DATA ENTRIES

☆ ☆ ☆ ☆ ☆ ☆ ☆

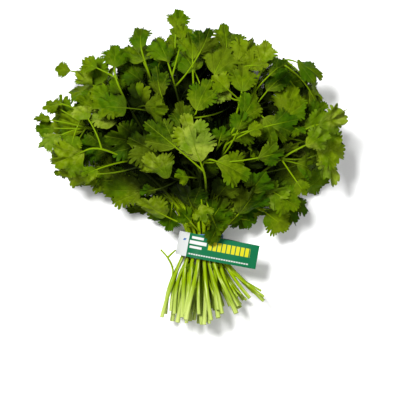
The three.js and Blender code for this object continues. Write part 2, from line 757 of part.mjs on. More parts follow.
const grown = shoots.filter((shoot) => shoot.rings);
for (const shoot of grown) shoot.solid = shootSolid(shoot);
trimTouching(grown);
grown.forEach((shoot, i) =>
  addPiece(`shoot_${String(i + 1).padStart(2, "0")}`, toGeometry(shoot.solid), leafGreen),
);
addPiece("band", band, rubber);
addPiece("label", label, paper);

export default bunch;
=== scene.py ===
"""A tied bunch of fresh coriander, lying on its side: the finished surfaces round its solids.

Each shoot's solid is replaced by a smooth stem with toothed, veined leaves where the solid has its plain
ones, and with smaller leaves between them. The band and the label are made again as rubber and printed paper.
Plans are in millimetres, with Y along the bunch and the origin under the tie. Meshes are in metres.
"""
import math
from functools import cache
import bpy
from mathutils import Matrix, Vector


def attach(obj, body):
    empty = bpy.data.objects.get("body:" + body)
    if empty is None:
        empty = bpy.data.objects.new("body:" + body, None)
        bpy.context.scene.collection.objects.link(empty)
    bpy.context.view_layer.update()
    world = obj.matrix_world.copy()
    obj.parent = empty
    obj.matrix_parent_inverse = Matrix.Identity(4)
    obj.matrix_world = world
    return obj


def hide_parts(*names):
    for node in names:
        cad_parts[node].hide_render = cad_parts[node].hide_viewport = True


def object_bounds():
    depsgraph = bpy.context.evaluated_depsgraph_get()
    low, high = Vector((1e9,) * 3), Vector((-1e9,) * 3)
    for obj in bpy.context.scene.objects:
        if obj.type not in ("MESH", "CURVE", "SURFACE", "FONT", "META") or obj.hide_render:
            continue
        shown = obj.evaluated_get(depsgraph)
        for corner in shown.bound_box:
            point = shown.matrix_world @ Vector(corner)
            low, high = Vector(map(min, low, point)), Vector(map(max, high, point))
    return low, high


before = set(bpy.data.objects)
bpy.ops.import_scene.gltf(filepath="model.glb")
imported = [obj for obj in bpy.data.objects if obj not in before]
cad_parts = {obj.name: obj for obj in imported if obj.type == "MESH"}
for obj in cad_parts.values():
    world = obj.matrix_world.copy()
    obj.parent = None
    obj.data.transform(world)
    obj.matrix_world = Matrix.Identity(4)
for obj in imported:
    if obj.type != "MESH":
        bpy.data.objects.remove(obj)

from types import SimpleNamespace

import bpy
import numpy as np
from mathutils import Vector, kdtree

bl_info = {
    "name": "Coriander bunch",
    "version": (1, 0, 0),
    "blender": (4, 5, 0),
    "location": "View3D > Sidebar > Bunch",
    "description": "Grows the leaves, stems, band and label of a tied bunch of coriander",
    "category": "Object",
}

MM = 0.001
CAD_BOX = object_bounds()

# ---- Sizes that the solids share, in millimetres and degrees -----------------------------------

SEED = 22
SHOOT_COUNT = 54
NECK_HALF_WIDTH = 16.3
NECK_HALF_DEPTH = 14.7
BUTT_RADIUS = 2.1
NECK_RADIUS = 1.5
TIP_RADIUS = 0.8
BUTT_LENGTH = 70
BOW_FAN = (1, 0.2)
BOW_BACK = 0.36
BUTT_FAN = (2.3, 3.2)
BUTT_LIFT = 1.5
TOP_STRAY = 6
INNER_STRAY = 5
# How far a cut end may be raised: on top, growing with each try, and lower down.
TOP_RISE, TOP_RISE_STEP, INNER_RISE = 2, 0.15, 0.8
BUTT_UNEVEN = (-7, 3)
BUTT_SLANT = (0.5, 1.6)
GAP = 0.3

BAND_AT = 8.5
BAND_WIDTH = 3.6
BAND_THICKNESS = 1.2
BAND_SLACK = 1.3

PAPER = 0.6
LABEL_WIDTH = 21.6
LABEL_TURN = 10.5
LABEL_CENTRE_Y = -1.5
LOOP_SLACK = 0.1
LOOP_HALF_WIDTH = 26.4
LOOP_MIDDLE = 2.4
LOOP_JOIN = 32
FLAG_END = 49
BAND_REACH = NECK_RADIUS + BAND_SLACK + BAND_THICKNESS
LOOP_HALF_DEPTH = NECK_HALF_DEPTH + BAND_REACH + GAP + LOOP_SLACK
NECK_HEIGHT = LOOP_HALF_DEPTH + PAPER

HEAD_CENTRE = (-5, 98)
HEAD_HALF = (134, 99)
HEAD_MID_HEIGHT = 48
HEAD_HALF_DEPTH = 48
HEAD_ROOM = 12
HEAD_RAISED, HEAD_GROWN = 100, 85  # where along the bunch the head has its full height, and its full depth
THINNEST = 0.08  # at its edge the head keeps the square root of this as a share of its depth
UP_PULL = 0.55  # how much the way out of the head leans upwards

BLADE_HALF = 0.6
BLADE_MIDDLE = 0.42
LOWEST = 0.15
FLOOR = LOWEST + BLADE_HALF
FLOOR_EASE = 7

# A solid leaf's outline round its middle: degrees off its rib, and share of its length.
OUTLINE = ((13, 0.48), (21, 0.51), (33, 0.27), (50, 0.5), (60, 0.45), (73, 0.57), (96, 0.47), (134, 0.34))
TIP_SHARE = 1 - BLADE_MIDDLE
CUT_POINT = 2

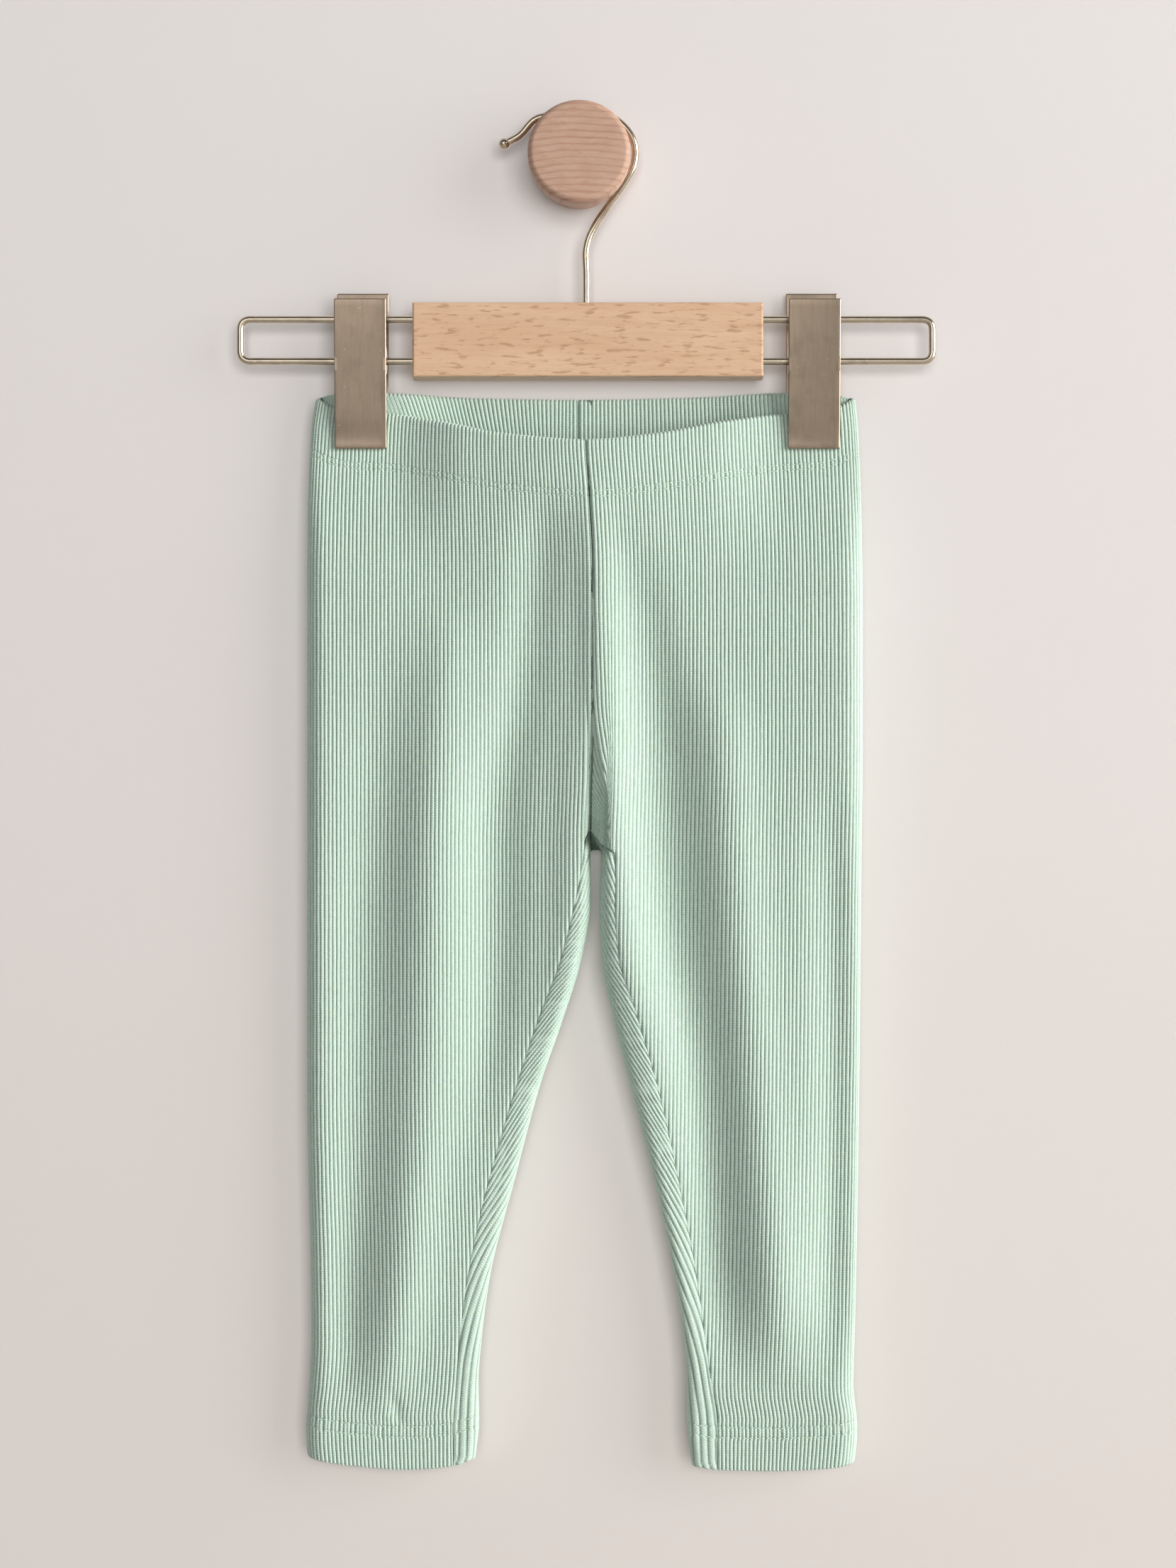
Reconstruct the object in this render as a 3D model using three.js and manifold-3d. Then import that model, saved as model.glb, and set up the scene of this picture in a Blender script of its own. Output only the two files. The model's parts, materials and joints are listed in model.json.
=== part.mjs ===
// Toddler's ribbed leggings hanging by the waist from a clip hanger on a wall knob.
// Millimetres, +Z up, the front faces -Y. The origin is the centre of the knob's flat back,
// which lies on the wall plane y = 0. Node names use the wearer's sides: right is at -X.
import * as THREE from 'three';
import { mergeVertices } from 'three/addons/utils/BufferGeometryUtils.js';
import Module from 'manifold-3d';

const wasm = await Module();
wasm.setup();

// Driving sizes

const GAP = 0.3;                   // between pieces at seams and in bores
const HANG_Y = -14;                // plane of the hook, the wires and the middle of the cloth

const KNIT_RIB = 1.7;              // knitted rib, crest to crest
const RIB_PITCH = 2 * KNIT_RIB;    // every second knitted rib is raised
const RIB_RISE = 0.6;              // crest above groove
const WALL = 1.0;                  // cloth at a groove
const BAND_WALL = 2.4;             // waistband: turned-over cloth with its elastic inside
const HEM_WALL = 2.0;              // hem: cloth turned up once
const INNER_EVERY = 5;             // the plain inside has every fifth column

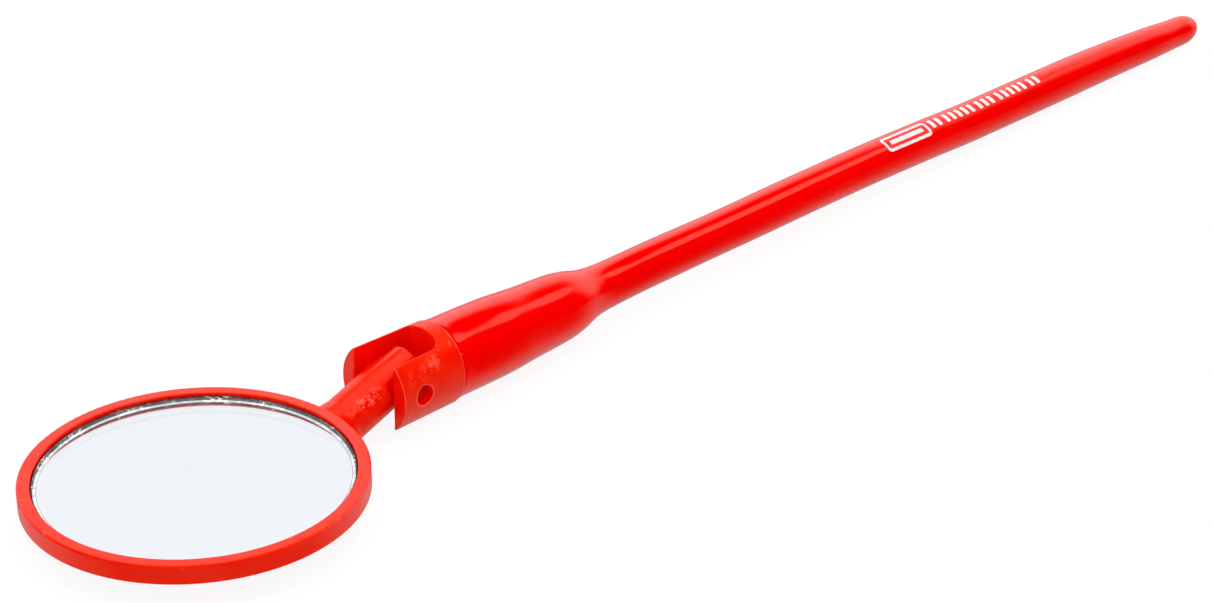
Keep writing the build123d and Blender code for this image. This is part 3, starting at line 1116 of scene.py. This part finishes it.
@dataclass
class PrintedMarking:
    """A plain framed bar and groups of plain strokes, printed on the sleeve."""

    shape: SleeveShape
    start: float = 124.0
    frame_angle: float = math.radians(25.0)
    frame_length: float = 13.2
    frame_width: float = 3.6
    frame_line: float = 0.62
    bar_length: float = 9.8
    bar_width: float = 0.95
    angle: float = math.radians(18.0)
    stroke_length: float = 1.02
    stroke_width: float = 2.2
    pitch: float = 1.95
    group_gap: float = 1.6
    groups: tuple[int, ...] = (2, 5, 3, 5, 2)
    corner: float = 0.3
    ink: float = 0.02
    root: float = -0.012
    cell: float = 0.35

    def build(self) -> None:
        """Build the print as one piece of thin ink."""
        mesh = bmesh.new()
        middle = self.start + self.frame_length / 2
        self._plate(mesh, middle, self.frame_angle, self.frame_length, self.frame_width, self.frame_line)
        self._plate(mesh, middle, self.frame_angle, self.bar_length, self.bar_width)
        station = self.start + self.frame_length + self.group_gap
        for count in self.groups:
            for number in range(count):
                place = station + number * self.pitch
                self._plate(mesh, place, self.angle, self.stroke_length, self.stroke_width)
            station += count * self.pitch + self.group_gap - self.stroke_length
        self._wrap(mesh)
        ink = PlainFinish("print_ink", (0.8, 0.73, 0.75), (0.9, 0.83, 0.85), 0.45, 1800.0, 0.003)
        marking = finish_mesh("printed_frame_and_strokes", mesh, [ink.build()])
        attach(marking, Body.HANDLE, Slot.INK, "printed_marking")

    def _outline(self, length: float, width: float, corner: float) -> list[Vector]:
        """Draw a rectangle round the origin, its corners rounded with five points each.

        Args:
            length: its size along X.
            width: its size along Y.
            corner: the radius of its corners.

        Returns:
            Its points, in order.
        """
        points = []
        for number in range(20):
            turn = math.pi / 8 * (number % 5) + math.pi / 2 * (number // 5)
            side_x, side_y = ((1, 1), (-1, 1), (-1, -1), (1, -1))[number // 5]
            middle = Vector((side_x * (length / 2 - corner), side_y * (width / 2 - corner), self.root))
            points.append(middle + corner * Vector((math.cos(turn), math.sin(turn), 0.0)))
        return points

    def _plate(
        self,
        mesh: bmesh.types.BMesh,
        station: float,
        angle: float,
        length: float,
        width: float,
        line: float = 0.0,
    ) -> None:
        """Add one flat plate of ink, still unwrapped: X along the handle, Y round it.

        Args:
            mesh: the bmesh of the whole print.
            station: the middle of the plate, behind the hinge.
            angle: the turn of its middle from the top of the handle.
            length: its size along the handle.
            width: its size round the handle.
            line: the width of the printed line when only the plate's edge is printed.
        """
        outer = [mesh.verts.new(point) for point in self._outline(length, width, self.corner + line)]
        if line:
            inside = self._outline(length - 2 * line, width - 2 * line, self.corner)
            inner = [mesh.verts.new(point) for point in inside]
            pairs = zip(outer, outer[1:] + outer[:1], inner[1:] + inner[:1], inner)
            faces = [mesh.faces.new(corners) for corners in pairs]
        else:
            inner = []
            faces = [mesh.faces.new(outer)]
        raised = bmesh.ops.extrude_face_region(mesh, geom=faces)["geom"]
        top = [item for item in raised if isinstance(item, bmesh.types.BMVert)]
        bmesh.ops.translate(mesh, vec=(0.0, 0.0, self.ink - self.root), verts=top)
        whole = {*outer, *inner, *top}
        cuts = max(1, round(width / self.cell))
        for number in range(1, cuts):
            cut = width * (number / cuts - 0.5)
            sides = {edge for vert in whole for edge in vert.link_edges}
            panes = {face for vert in whole for face in vert.link_faces}
            result = bmesh.ops.bisect_plane(
                mesh, geom=[*whole, *sides, *panes], dist=1e-6, plane_co=(0, cut, 0), plane_no=(0, 1, 0)
            )
            whole |= {item for item in result["geom_cut"] if isinstance(item, bmesh.types.BMVert)}
        radius = self.shape.radius(station)
        bmesh.ops.translate(mesh, vec=(station, angle * radius, 0.0), verts=list(whole))

    def _wrap(self, mesh: bmesh.types.BMesh) -> None:
        """Lay the flat print on the sleeve.

        Args:
            mesh: the flat print.
        """
        for vert in mesh.verts:
            station = vert.co.x
            radius = self.shape.radius(station)
            vert.co = self.shape.place(station, vert.co.y / radius, radius + vert.co.z)


# ---------------------------------------------------------------------------------------------
# Studio
# ---------------------------------------------------------------------------------------------


@dataclass
class Studio:
    """A pale floor in a white tent, whose near side is dark to gloss, and the camera."""

    floor_radius: float = 3.0
    floor_shade: float = 0.6
    floor_glow: float = 0.9
    floor_shadow: float = 0.12
    sky: float = 3.1
    key: float = 0.75
    key_width: float = math.radians(70.0)
    walls: float = 1.05
    wall_side: tuple[float, float] = (0.22, 0.55)
    wall_top: tuple[float, float] = degrees(31, 46)
    strip_left: tuple[float, float] = degrees(-34, -27)
    strip_right: tuple[float, float] = degrees(-10, 5)
    strip_foot: tuple[float, float] = degrees(35, 38)
    strip_head: tuple[float, float] = degrees(45.5, 49.5)
    ceiling: tuple[float, float] = degrees(56, 62)
    under: float = 0.56
    under_side: tuple[float, float] = (-0.38, 0.25)
    gap: float = 0.01
    dim_horizon: float = 0.6
    horizon_height: float = math.radians(12.0)
    horizon_blur: tuple[float, float] = degrees(-1, 1)
    camera_from_tray: Vector = field(default_factory=lambda: Vector((-0.23642, -0.31329, 0.2288)))
    heading: float = math.radians(43.71)
    low_heading: float = math.radians(55.0)
    pitch: float = math.radians(27.25)
    lens: float = 87.06
    hard_tones: tuple[tuple[float, float], ...] = (
        (0.015, 0.004),
        (0.05, 0.036),
        (0.16, 0.157),
        (0.5, 0.5),
    )

    def build(self) -> None:
        """Build the camera, the floor and the light."""
        self._contrast()
        self._camera()
        self._floor()
        self._tent()
        self._sky()

    def _camera(self) -> None:
        """The camera, placed from the middle of the tray's top face."""
        low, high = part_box("mirror_glass")
        tray_top = Vector(((low.x + high.x) / 2, 0.0, FRAME["joints"][0]["pos_m"][2] + 0.5 * MM))
        data = bpy.data.cameras.new("camera")
        data.lens = self.lens
        data.sensor_width = 36.0
        data.clip_start = 0.01
        camera = bpy.data.objects.new("camera", data)
        camera.location = tray_top + self.camera_from_tray
        camera.rotation_euler = (math.pi / 2 - self.pitch, 0.0, self.heading - math.pi / 2)
        bpy.context.scene.collection.objects.link(camera)
        bpy.context.scene.camera = camera

    def _floor(self) -> None:
        """A round pale floor that glows just enough to meet the tent with no edge."""
        mesh = bmesh.new()
        bmesh.ops.create_circle(mesh, cap_ends=True, segments=96, radius=self.floor_radius)
        material = bpy.data.materials.new("pale_floor")
        graph = ShaderGraph(material)
        seen = graph.add(
            "ShaderNodeBsdfPrincipled",
            Base_Color=rgba((self.floor_shadow,) * 3),
            Roughness=1.0,
            Emission_Color=(1.0, 1.0, 1.0, 1.0),
            Emission_Strength=self.floor_glow,
        )
        seen.inputs["Specular IOR Level"].default_value = 0.0
        bounce = graph.add("ShaderNodeBsdfDiffuse", Color=rgba((self.floor_shade,) * 3))
        mix = graph.add("ShaderNodeMixShader")
        graph.feed(mix.inputs[0], graph.add("ShaderNodeLightPath").outputs["Is Camera Ray"])
        graph.feed(mix.inputs[1], bounce.outputs["BSDF"])
        graph.feed(mix.inputs[2], seen.outputs["BSDF"])
        graph.output(mix.outputs["Shader"])
        floor = finish_mesh("floor", mesh, [material])
        floor.visible_glossy = False

    def _tent(self) -> None:
        """The world: white for the camera and the mirror, walls for gloss, nothing for matt surfaces."""
        world = bpy.data.worlds.new("tent")
        bpy.context.scene.world = world
        graph = ShaderGraph(world)
        ray = graph.add("ShaderNodeTexCoord").outputs["Generated"]
        seen = self._walls(graph, ray)
        path = graph.add("ShaderNodeLightPath")
        level = graph.blend(path.outputs["Is Diffuse Ray"], seen, rgba((0.0, 0.0, 0.0)))
        level = graph.blend(path.outputs["Is Transmission Ray"], level, rgba((self.walls,) * 3))
        level = graph.blend(path.outputs["Is Camera Ray"], level, rgba((1.0, 1.0, 1.0)))
        background = graph.add("ShaderNodeBackground", Color=level, Strength=1.0)
        graph.add("ShaderNodeOutputWorld", Surface=background.outputs["Background"])
        world.cycles.sampling_method = "NONE"

    def _sky(self) -> None:
        """The light for matt surfaces: a lamp as wide as the sky, and a soft one overhead."""
        lamps = (("tent_light", math.pi, self.sky), ("top_light", self.key_width, self.key))
        for name, width, energy in lamps:
            data = bpy.data.lights.new(name, "SUN")
            data.angle = width
            data.energy = energy
            data.cycles.use_multiple_importance_sampling = False
            lamp = bpy.data.objects.new(name, data)
            lamp.visible_glossy = False
            lamp.visible_transmission = False
            bpy.context.scene.collection.objects.link(lamp)

    def _contrast(self) -> None:
        """Print the picture a little harder in its darkest tones."""
        view = bpy.context.scene.view_settings
        view.view_transform = "Standard"
        view.use_curve_mapping = True
        curve = view.curve_mapping.curves[3]
        for tone, shown in self.hard_tones:
            curve.points.new(tone, shown)
        view.curve_mapping.update()

    def _towards(
        self, graph: ShaderGraph, ray: bpy.types.NodeSocket, heading: float
    ) -> bpy.types.NodeSocket:
        """How far a ray points along a level heading, from -1 to 1."""
        level = (math.cos(heading), math.sin(heading), 0.0)
        return graph.vector("DOT_PRODUCT", ray, level, "Value")

    def _walls(self, graph: ShaderGraph, ray: bpy.types.NodeSocket) -> bpy.types.NodeSocket:
        """What gloss sees of the tent.

        Args:
            graph: the world's tree.
            ray: the ray's direction.

        Returns:
            The light of the tent in the ray's direction.
        """
        axes = graph.add("ShaderNodeSeparateXYZ", Vector=ray).outputs
        height = graph.math("ARCSINE", axes["Z"])
        azimuth = graph.math("ARCTAN2", axes["Y"], axes["X"])
        away = self._towards(graph, ray, self.heading)
        low_away = self._towards(graph, ray, self.low_heading)
        wall = graph.product(
            graph.ramp(away, *self.wall_side), graph.ramp(height, *self.wall_top, 1.0, 0.0)
        )
        strip = graph.product(
            graph.ramp(azimuth, *self.strip_left),
            graph.ramp(azimuth, *self.strip_right, 1.0, 0.0),
            graph.ramp(height, *self.strip_foot),
            graph.ramp(height, *self.strip_head, 1.0, 0.0),
        )
        above = graph.math("MAXIMUM", wall, strip)
        above = graph.math("MAXIMUM", above, graph.ramp(height, *self.ceiling))
        above = graph.product(above, self.walls)
        below = graph.product(graph.ramp(low_away, *self.under_side), self.under)
        level = graph.blend(graph.ramp(height, *self.horizon_blur), below, above)
        steepness = graph.math("ABSOLUTE", height)
        horizon = graph.ramp(steepness, 0.0, self.horizon_height, self.dim_horizon)
        return graph.math("MAXIMUM", graph.product(level, horizon), self.gap)


def main() -> None:
    """Build the tool in order, in its studio."""
    logging.basicConfig(level=logging.INFO, format="%(name)s: %(message)s")
    Studio().build()
    MirrorHead().build()
    ForkedHead().build()
    shape = SleeveShape()
    DippedHandle(shape).build()
    PrintedMarking(shape).build()


if __name__ == "__main__":
    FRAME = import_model()
    main()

☆ ☆ ☆ ☆ ☆ ☆ ☆

THE REQUEST
The line containing "trimTouching(grown);" opens the part, and the line containing "obj.parent = None" closes it. Output that part exactly, with both, and only that.

FULL SOLUTION
trimTouching(grown);
grown.forEach((shoot, i) =>
  addPiece(`shoot_${String(i + 1).padStart(2, "0")}`, toGeometry(shoot.solid), leafGreen),
);
addPiece("band", band, rubber);
addPiece("label", label, paper);

export default bunch;
=== scene.py ===
"""A tied bunch of fresh coriander, lying on its side: the finished surfaces round its solids.

Each shoot's solid is replaced by a smooth stem with toothed, veined leaves where the solid has its plain
ones, and with smaller leaves between them. The band and the label are made again as rubber and printed paper.
Plans are in millimetres, with Y along the bunch and the origin under the tie. Meshes are in metres.
"""
import math
from functools import cache
import bpy
from mathutils import Matrix, Vector


def attach(obj, body):
    empty = bpy.data.objects.get("body:" + body)
    if empty is None:
        empty = bpy.data.objects.new("body:" + body, None)
        bpy.context.scene.collection.objects.link(empty)
    bpy.context.view_layer.update()
    world = obj.matrix_world.copy()
    obj.parent = empty
    obj.matrix_parent_inverse = Matrix.Identity(4)
    obj.matrix_world = world
    return obj


def hide_parts(*names):
    for node in names:
        cad_parts[node].hide_render = cad_parts[node].hide_viewport = True


def object_bounds():
    depsgraph = bpy.context.evaluated_depsgraph_get()
    low, high = Vector((1e9,) * 3), Vector((-1e9,) * 3)
    for obj in bpy.context.scene.objects:
        if obj.type not in ("MESH", "CURVE", "SURFACE", "FONT", "META") or obj.hide_render:
            continue
        shown = obj.evaluated_get(depsgraph)
        for corner in shown.bound_box:
            point = shown.matrix_world @ Vector(corner)
            low, high = Vector(map(min, low, point)), Vector(map(max, high, point))
    return low, high


before = set(bpy.data.objects)
bpy.ops.import_scene.gltf(filepath="model.glb")
imported = [obj for obj in bpy.data.objects if obj not in before]
cad_parts = {obj.name: obj for obj in imported if obj.type == "MESH"}
for obj in cad_parts.values():
    world = obj.matrix_world.copy()
    obj.parent = None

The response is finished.